The waitress was immediately back at our table bearing two heavy glasses. One was full of my delicious lemonade. The other was not full of ice cream.
It was not full of ice cream at all.
“Please god do not let that be red beans in the center of that glass.” I couldn’t stop myself from saying.
“It red beans, white beans and grass jelly.” The waitress indicated the layers in the desert. “Very good!”
My stomach heaves. I visibly gag as my boyfriend dips his spoon into the first layer. It takes a lot of effort to swallow my rising gorge.
I have a strong stomach for foods. I’ll try anything from any culture. I love spicy. I love salty. Consistency rarely puts me off nor does the unfamiliar smell of a not yet tried dish. There are only two things concerning food and drink of which I can’t abide: Organ meat and beverages with chunks floating in them.
And Three Color Desert is firmly in the “Beverages with Chunks” category.
I wince at the feeling of orange pulp on my tongue from a mimosa and the sensation of a fruit chunk in a smoothie. The first time I tried bubble tea in china town I was so excited! The name suggest a light frothy whipped concoction but no, it’s lumps of jelly tapioca laying like greasy rabbit turds at the bottom of the cup. Laying there waiting to be sucked into an unsuspecting buyers wind pipe. My windpipe.
Basically I don’t belive in beverages that require chewing. I not only mistrust them but sight of chunks in a glass or the suggestion of an amorphous jelly drink sliding down my throat will make me queasy on day not plagued the night of drinking before it.

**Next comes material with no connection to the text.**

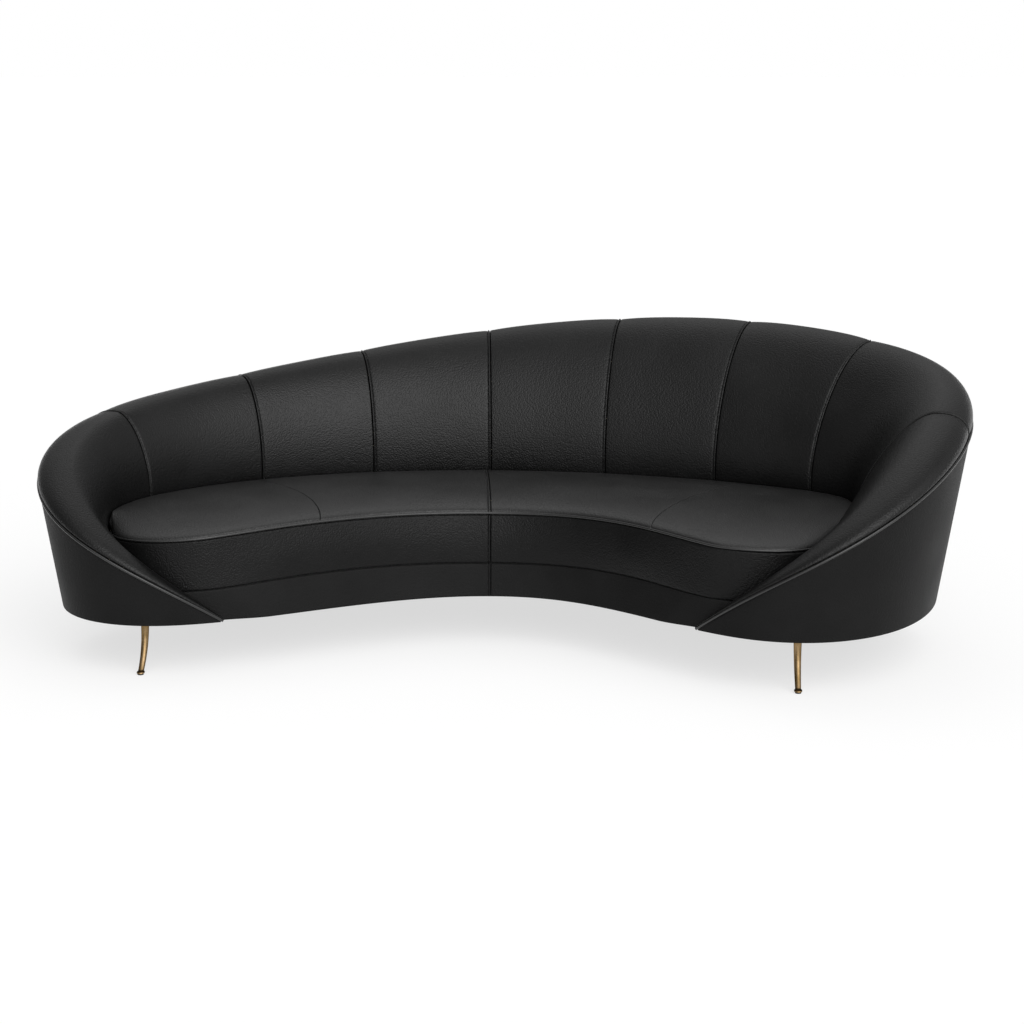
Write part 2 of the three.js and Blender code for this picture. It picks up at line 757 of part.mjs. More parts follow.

On a day when I am hung over though I’m super fucked.
“Why…Why did you order that? Why would you do that to me?” I dry heaved.
My boyfriend slurped a strand of odd green jelly into his mouth and a beige cream dribbled off of his chin. “This is actually really good.” He extended a spoonful towards me. I ducked under the table and tried to breathe and not puke.
“WHAT ARE YOU DOING? I CAN’T EVEN LOOK AT IT.”
“Seriously, it’s good!”
“Please, please, please, I am going to lose it everywhere…”
At this point the waitress arrived with our bowls of Pho. The smell of the broth calmed my stomach briefly.
And then she did something awful.
“Do you like it?” She asked, delighted by my boyfriends enthusiastic response.
“Yeah! It’s really good!”
“But you need to mix it!” The waitress made a churning motion with an invisible spoon. “Mix it!”
My boyfriend stirred the bean parfait until it was a gray gloppy sludge and dug out another spoonful. I paled and sweated.
“You don’t like? You should try it!” Urged the waitress.
I swallowed another escaping mouthful of bile
“I can’t. I just can’t. I love red bean, don’t get me wrong. In a bun in a mochi but not in a drink…” I blurted and hoped I didn’t sound super racist. The waitress just laughed.
“Well, he has very good taste, huh? Enjoy your lunches.”
As she left our table my boyfriend looked at me and then at his glass of funky chunky bean sludge with wormy green bits. Then he pulled over the little plastic stand advertising the happy hour beer specials and set it in front of the glass so it blocked the horrors inside.
“I can still see the top of it.” I said mournfully.
He pulled up one of the paper pieces to obscure the remainder of the terrifying gray parfait.
We made an agreement. I would not look up from my Pho until he was finished with his industrial sludge smoothie and I would stop bitching.